Some were available for anyone, others Teresa had wrapped for someone with a special connection. Mine? “Paperback writer.” It made me cry. My favorite was, “I hope we’ve passed the audition,” which as someone who played music with Roger for years I heard him say surely no less than a hundred times. Probably more than that.
The rabbi mentioned that the tradition of the headstone itself may have emerged from primitive customs of building a cairn upon a grave. My mom used to tell me it was “so they should know you came to visit,” which implies a kind of awareness, either there beneath the headstone or somewhere else, that for me raises way too many questions to answer.
For me leaving a stone just feels like a way to complete the gesture. Like most funerary traditions the gesture is for the living. I left a stone not for Roger, not even for me. I left it so that whoever comes by next will say, “Look at that! People loved that dude.” I mean, they’ll say that for a while, until the paint runs and the stones erode and time goes on and, like the older headstones in the cemetery, there is nobody left to remember. Like Qoheleth says, if we could only stand to listen.
The week we die, so much grieving! A year later, there are still people grieving, enough for a well-attended stone-setting. A few years, decades later? A few people. A couple decades more? Who remembers? I can tell you hours of stories about my parents, even my grandparents. About my great-grandparents? I met them, know their names, can give you those photo-caption details. About their parents? I don’t know a name, don’t have a picture, don’t know a thing. Three generations: gone like a puff of smoke. And we’re a family of ancestor-worshipers, I promise. We love our stories. And three generations along the stories, like those in them, gone. “There is no remembrance of former things, Nor will there be any remembrance of things that are to come by those who will come after.”
I mean, you can’t dispute it, right? We’re all headed to the same place, and there’s been some hundred billion of us since we first showed up a couple hundred thousand years ago. How many do you remember? Kinda makes you think.
“In the long run we are all dead,” economist John Maynard Keynes famously wrote in 1923, though of course Qoheleth got there long before Keynes did. The point is undeniable: in the long run we will not be remembered; in the long run we’re all dead.

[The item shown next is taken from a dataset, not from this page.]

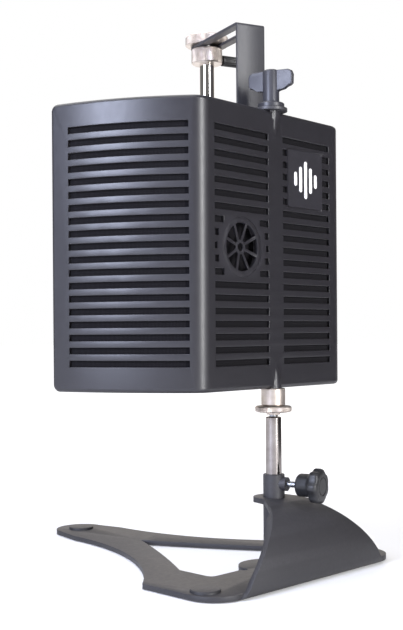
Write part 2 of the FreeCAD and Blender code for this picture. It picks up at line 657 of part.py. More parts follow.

But in the short run we’re all still here. Which means the short run is all that counts.
So get together.
Leave a stone.








Stunningly beautiful
Scott, what a joy to read this… your thoughtful dvar, a reflection upon a day, a shared few minutes, hours, has given us words to interpret and remember. And what a gift from Teresa! The act of selecting the stone brought silent music to the day, a flood of feelings about Roger and each person’s personal relationship, music made together. And then there were the conversations that began with ‘which stone did you pick?’ To Qoheleth and Scott, consider one more Jewish tradition of remembrance: giving a Jewish name that honors a family member no longer living. In conversations about who we were named for, and who they were named for, and so on, back through the generations, we remember.